** Begin Data entries **
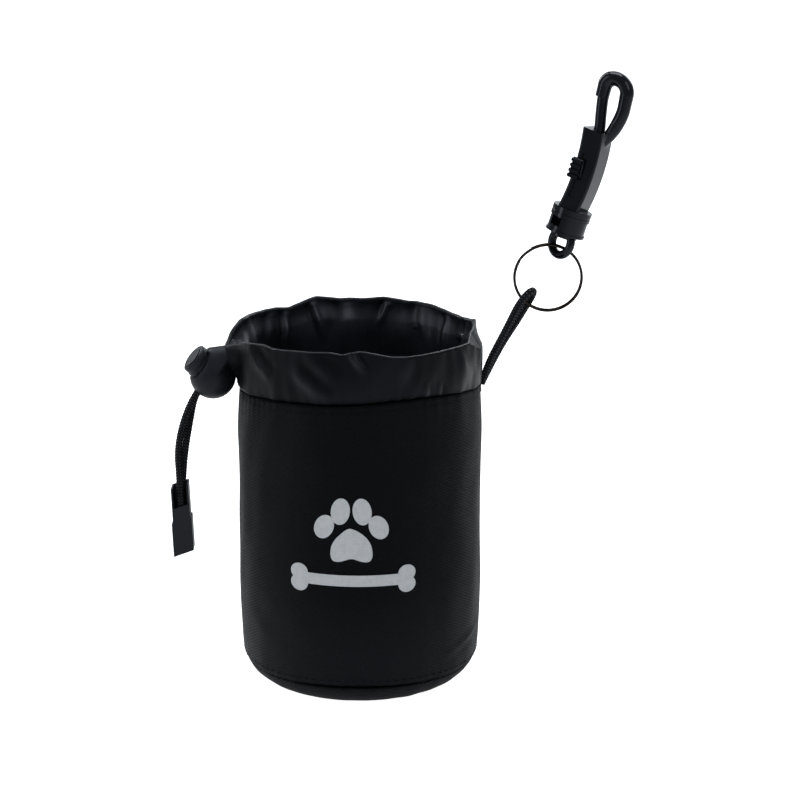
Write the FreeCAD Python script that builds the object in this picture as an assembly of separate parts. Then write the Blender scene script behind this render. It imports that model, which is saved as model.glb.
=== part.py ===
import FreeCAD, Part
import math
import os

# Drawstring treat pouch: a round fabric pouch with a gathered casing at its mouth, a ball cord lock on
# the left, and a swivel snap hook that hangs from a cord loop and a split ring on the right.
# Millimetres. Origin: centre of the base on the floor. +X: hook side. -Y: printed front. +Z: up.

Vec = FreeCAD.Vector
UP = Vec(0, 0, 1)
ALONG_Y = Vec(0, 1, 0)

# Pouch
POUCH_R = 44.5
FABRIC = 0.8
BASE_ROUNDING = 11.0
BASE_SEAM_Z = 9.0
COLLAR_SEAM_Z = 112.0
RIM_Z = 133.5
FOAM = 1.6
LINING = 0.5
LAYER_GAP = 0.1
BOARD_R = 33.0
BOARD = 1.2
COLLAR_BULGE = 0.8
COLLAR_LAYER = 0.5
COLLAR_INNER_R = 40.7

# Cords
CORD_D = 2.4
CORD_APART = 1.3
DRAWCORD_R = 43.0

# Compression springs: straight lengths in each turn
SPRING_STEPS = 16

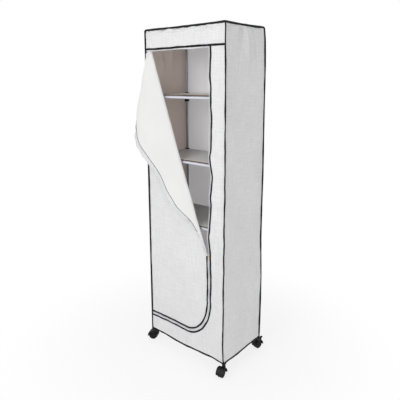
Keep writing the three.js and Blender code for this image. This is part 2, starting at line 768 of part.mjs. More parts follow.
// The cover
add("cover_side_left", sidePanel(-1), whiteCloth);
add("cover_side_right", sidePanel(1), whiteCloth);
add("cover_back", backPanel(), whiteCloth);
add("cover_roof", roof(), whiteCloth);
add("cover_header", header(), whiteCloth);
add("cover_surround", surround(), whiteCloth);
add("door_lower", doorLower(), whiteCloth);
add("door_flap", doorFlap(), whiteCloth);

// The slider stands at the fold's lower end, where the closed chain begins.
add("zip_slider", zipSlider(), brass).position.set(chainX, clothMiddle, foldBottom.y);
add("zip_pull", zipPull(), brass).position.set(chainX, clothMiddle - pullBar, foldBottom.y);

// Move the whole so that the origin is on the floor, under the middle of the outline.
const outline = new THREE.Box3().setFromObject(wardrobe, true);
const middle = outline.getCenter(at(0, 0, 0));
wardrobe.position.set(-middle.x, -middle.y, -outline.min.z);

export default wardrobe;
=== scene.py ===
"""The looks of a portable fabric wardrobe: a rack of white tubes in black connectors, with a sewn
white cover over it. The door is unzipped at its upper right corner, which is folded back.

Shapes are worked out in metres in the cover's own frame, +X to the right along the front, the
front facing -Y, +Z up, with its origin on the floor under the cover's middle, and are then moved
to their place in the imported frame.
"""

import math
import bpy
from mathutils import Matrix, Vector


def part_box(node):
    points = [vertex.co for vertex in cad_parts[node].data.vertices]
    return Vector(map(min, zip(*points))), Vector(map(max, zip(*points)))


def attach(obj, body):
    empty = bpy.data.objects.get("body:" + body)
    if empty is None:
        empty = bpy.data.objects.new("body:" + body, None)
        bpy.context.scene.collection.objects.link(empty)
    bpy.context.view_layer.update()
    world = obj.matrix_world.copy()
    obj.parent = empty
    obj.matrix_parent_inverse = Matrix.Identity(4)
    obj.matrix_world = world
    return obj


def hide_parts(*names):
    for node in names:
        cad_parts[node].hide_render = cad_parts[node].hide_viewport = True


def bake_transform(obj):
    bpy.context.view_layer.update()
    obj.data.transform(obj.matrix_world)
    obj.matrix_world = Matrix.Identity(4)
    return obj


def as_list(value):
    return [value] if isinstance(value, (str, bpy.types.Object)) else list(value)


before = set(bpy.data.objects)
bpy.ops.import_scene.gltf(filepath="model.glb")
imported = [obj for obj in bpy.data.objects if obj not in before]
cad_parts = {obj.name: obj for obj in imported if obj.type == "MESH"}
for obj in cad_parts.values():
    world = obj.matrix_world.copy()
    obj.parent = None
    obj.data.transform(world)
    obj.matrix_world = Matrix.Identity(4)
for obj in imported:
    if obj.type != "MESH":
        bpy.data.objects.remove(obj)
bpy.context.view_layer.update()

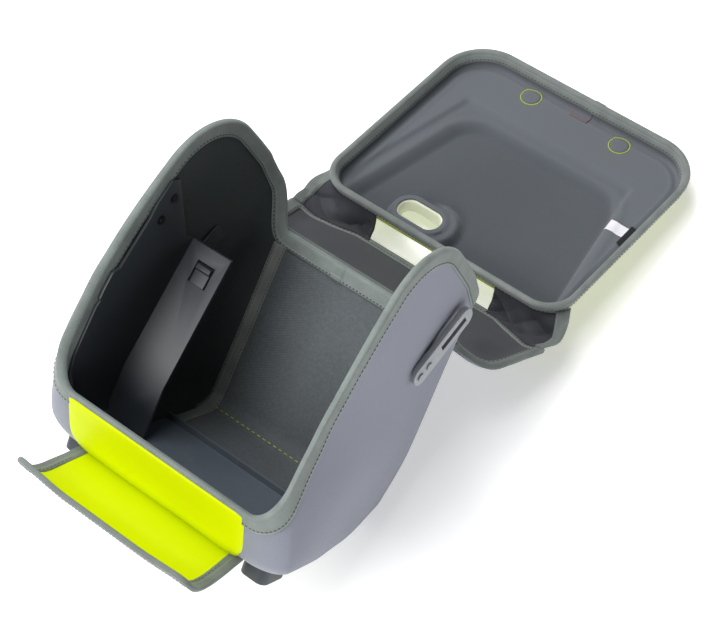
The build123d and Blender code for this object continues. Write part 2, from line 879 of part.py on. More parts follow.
** End Data entries **
Recopy the whole listing exactly.

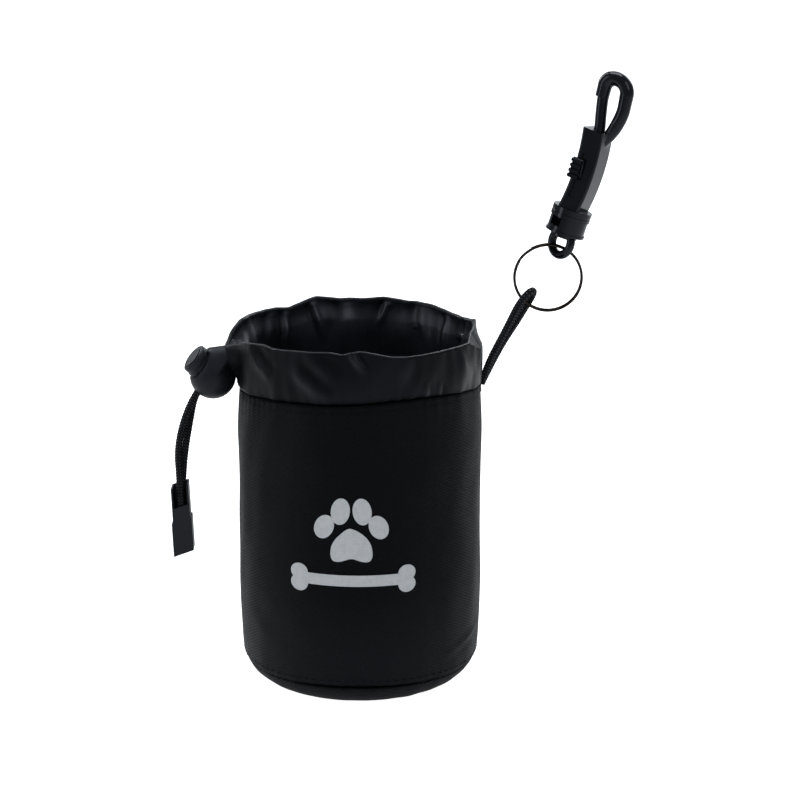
Write the FreeCAD Python script that builds the object in this picture as an assembly of separate parts. Then write the Blender scene script behind this render. It imports that model, which is saved as model.glb.
=== part.py ===
import FreeCAD, Part
import math
import os

# Drawstring treat pouch: a round fabric pouch with a gathered casing at its mouth, a ball cord lock on
# the left, and a swivel snap hook that hangs from a cord loop and a split ring on the right.
# Millimetres. Origin: centre of the base on the floor. +X: hook side. -Y: printed front. +Z: up.

Vec = FreeCAD.Vector
UP = Vec(0, 0, 1)
ALONG_Y = Vec(0, 1, 0)

# Pouch
POUCH_R = 44.5
FABRIC = 0.8
BASE_ROUNDING = 11.0
BASE_SEAM_Z = 9.0
COLLAR_SEAM_Z = 112.0
RIM_Z = 133.5
FOAM = 1.6
LINING = 0.5
LAYER_GAP = 0.1
BOARD_R = 33.0
BOARD = 1.2
COLLAR_BULGE = 0.8
COLLAR_LAYER = 0.5
COLLAR_INNER_R = 40.7

# Cords
CORD_D = 2.4
CORD_APART = 1.3
DRAWCORD_R = 43.0

# Compression springs: straight lengths in each turn
SPRING_STEPS = 16

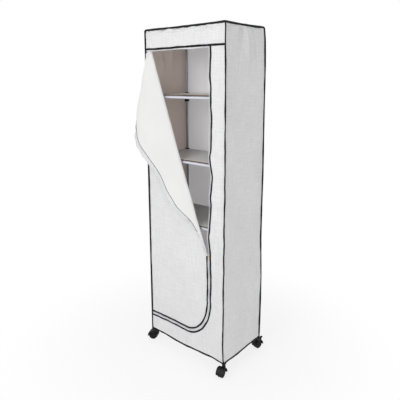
Keep writing the three.js and Blender code for this image. This is part 2, starting at line 768 of part.mjs. More parts follow.
// The cover
add("cover_side_left", sidePanel(-1), whiteCloth);
add("cover_side_right", sidePanel(1), whiteCloth);
add("cover_back", backPanel(), whiteCloth);
add("cover_roof", roof(), whiteCloth);
add("cover_header", header(), whiteCloth);
add("cover_surround", surround(), whiteCloth);
add("door_lower", doorLower(), whiteCloth);
add("door_flap", doorFlap(), whiteCloth);

// The slider stands at the fold's lower end, where the closed chain begins.
add("zip_slider", zipSlider(), brass).position.set(chainX, clothMiddle, foldBottom.y);
add("zip_pull", zipPull(), brass).position.set(chainX, clothMiddle - pullBar, foldBottom.y);

// Move the whole so that the origin is on the floor, under the middle of the outline.
const outline = new THREE.Box3().setFromObject(wardrobe, true);
const middle = outline.getCenter(at(0, 0, 0));
wardrobe.position.set(-middle.x, -middle.y, -outline.min.z);

export default wardrobe;
=== scene.py ===
"""The looks of a portable fabric wardrobe: a rack of white tubes in black connectors, with a sewn
white cover over it. The door is unzipped at its upper right corner, which is folded back.

Shapes are worked out in metres in the cover's own frame, +X to the right along the front, the
front facing -Y, +Z up, with its origin on the floor under the cover's middle, and are then moved
to their place in the imported frame.
"""

import math
import bpy
from mathutils import Matrix, Vector


def part_box(node):
    points = [vertex.co for vertex in cad_parts[node].data.vertices]
    return Vector(map(min, zip(*points))), Vector(map(max, zip(*points)))


def attach(obj, body):
    empty = bpy.data.objects.get("body:" + body)
    if empty is None:
        empty = bpy.data.objects.new("body:" + body, None)
        bpy.context.scene.collection.objects.link(empty)
    bpy.context.view_layer.update()
    world = obj.matrix_world.copy()
    obj.parent = empty
    obj.matrix_parent_inverse = Matrix.Identity(4)
    obj.matrix_world = world
    return obj


def hide_parts(*names):
    for node in names:
        cad_parts[node].hide_render = cad_parts[node].hide_viewport = True


def bake_transform(obj):
    bpy.context.view_layer.update()
    obj.data.transform(obj.matrix_world)
    obj.matrix_world = Matrix.Identity(4)
    return obj


def as_list(value):
    return [value] if isinstance(value, (str, bpy.types.Object)) else list(value)


before = set(bpy.data.objects)
bpy.ops.import_scene.gltf(filepath="model.glb")
imported = [obj for obj in bpy.data.objects if obj not in before]
cad_parts = {obj.name: obj for obj in imported if obj.type == "MESH"}
for obj in cad_parts.values():
    world = obj.matrix_world.copy()
    obj.parent = None
    obj.data.transform(world)
    obj.matrix_world = Matrix.Identity(4)
for obj in imported:
    if obj.type != "MESH":
        bpy.data.objects.remove(obj)
bpy.context.view_layer.update()

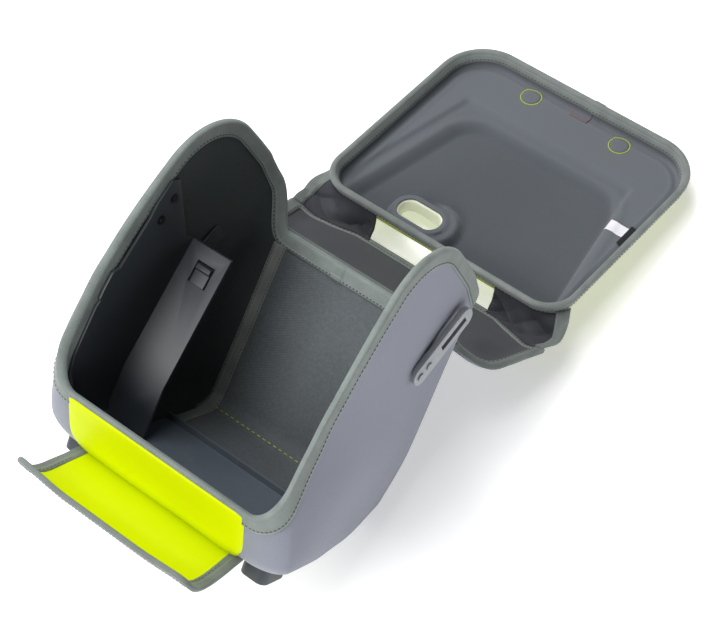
The build123d and Blender code for this object continues. Write part 2, from line 879 of part.py on. More parts follow.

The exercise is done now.